Suppose we have two discrete random variables, $X$ and $Y$, which can only take non-negative values. Suppose further that $X$ and $Y$ are independent.
Their behaviour is fully described by the following two sequences of numbers.
For $X$, we have the sequence of probabilities $p_0, p_1, \dots $, where $p_k = \mathbb{P}(X=k)$.
For $Y$, we have the sequence of probabilities $q_0, q_1, \dots $, where $q_k = \mathbb{P}(Y=k)$.

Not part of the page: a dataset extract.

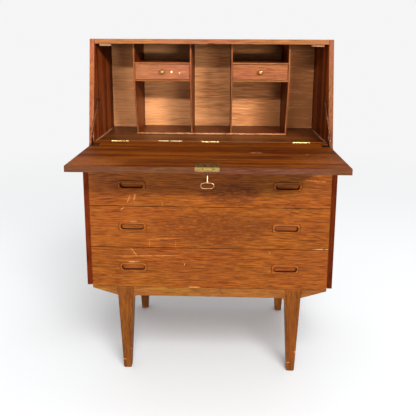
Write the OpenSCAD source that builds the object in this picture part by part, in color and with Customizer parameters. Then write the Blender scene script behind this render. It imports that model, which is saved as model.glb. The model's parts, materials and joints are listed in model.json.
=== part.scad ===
// Drop-front secretary desk. Millimetres, +Z up, front towards -Y.
// The origin lies on the floor, in the middle of the desk's footprint with its flap open.
// Depths inside the modules are counted from the plane of the drawer fronts.

/* [Case] */
// Width over the side panels
case_w = 800; // [700:5:1000]
// Depth from the drawer fronts to the back edges
case_d = 388; // [370:2:440]
// Height of the top panel above the floor
case_h = 1102; // [1080:2:1180]
// Thickness of the sides, top and bottom
board_t = 16; // [14:1:20]
// Height of the writing surface
desk_z = 767; // [760:1:775]
// Thickness of the desk floor board
floor_t = 18; // [16:1:20]
// Thickness of the plywood back
back_t = 5; // [4:1:6]
// Depth of the recess behind the plywood back
back_inset = 9; // [6:1:12]

/* [Flap] */
// Thickness of the flap
flap_t = 17; // [15:1:17]
// Lean of the closed flap from the vertical, in degrees
flap_lean = 9.2; // [8:0.2:10]
// Depth of the hinge line behind the drawer fronts
hinge_y = 100.5; // [96:0.5:110]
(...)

Now, consider the new random variable given by their sum, $X+Y$. We find the probability that $X+Y=n$. The following cases are possible:
$$ \begin{aligned} X &= 0 \quad \text{and} \quad Y = n \\ X &= 1\quad \text{and} \quad Y = n-1 \\ X &= 2 \quad \text{and} \quad Y = n-2 \\ & \quad \quad \quad \vdots \\ X &= n \quad \text{and} \quad Y = 0 \end{aligned} $$
Since $X$ and $Y$ are independent, we can then find the probability of each case by multiplying. Adding up all cases, we have
$$\mathbb{P}(X+Y=n) = p_0 q_n + p_1 q_{n-1} + p_2 q_{n-2} + \dots + p_n q_0 $$
We can write this with sigma (summation) notation as
$$ \mathbb{P}(X+Y=n) = \sum_{k=0}^n \ p_k q_{n-k} $$
We call this new sequence of probabilities, with terms $c_n = \sum_{k=0}^n \ p_k q_{n-k}$, the convolution of the sequences $p_0, p_1, \dots $ and $q_0, q_1, \dots $
Now, suppose instead that $X$ and $Y$ are continuous, though still independent.
Consider again the continuous random variable $X+Y$. Then if $X+Y=z$, we must have that $X=t$, $Y=z-t$ for some number $t$.
Since they are independent, the “relative likelihood” of this happening – in the sense of a PDF value – will be $f_X(t)f_Y(z-t)$, since we may obtain their joint PDF by multiplying their marginal ones.
Finally, we consider all values of $t$ by taking an integral, just as we took a sum in the discrete case.
Putting this together, we have:
$$ f_{X+Y}(z) = \int_{t=-\infty}^{t=\infty}f_X(t)f_Y(z-t) \ dt$$
This defines a new function of $z$, again called the “convolution” of the two marginal PDFs, $f_X$ and $f_Y$.
If, as above, $X$ and $Y$ have to be non-negative, and $z \gt 0$, then $t$ must be between $0$ and $z$. That is:
$$ f_{X+Y}(z) = \int_{t=0}^{t=z}f_X(t)f_Y(z-t) \ dt$$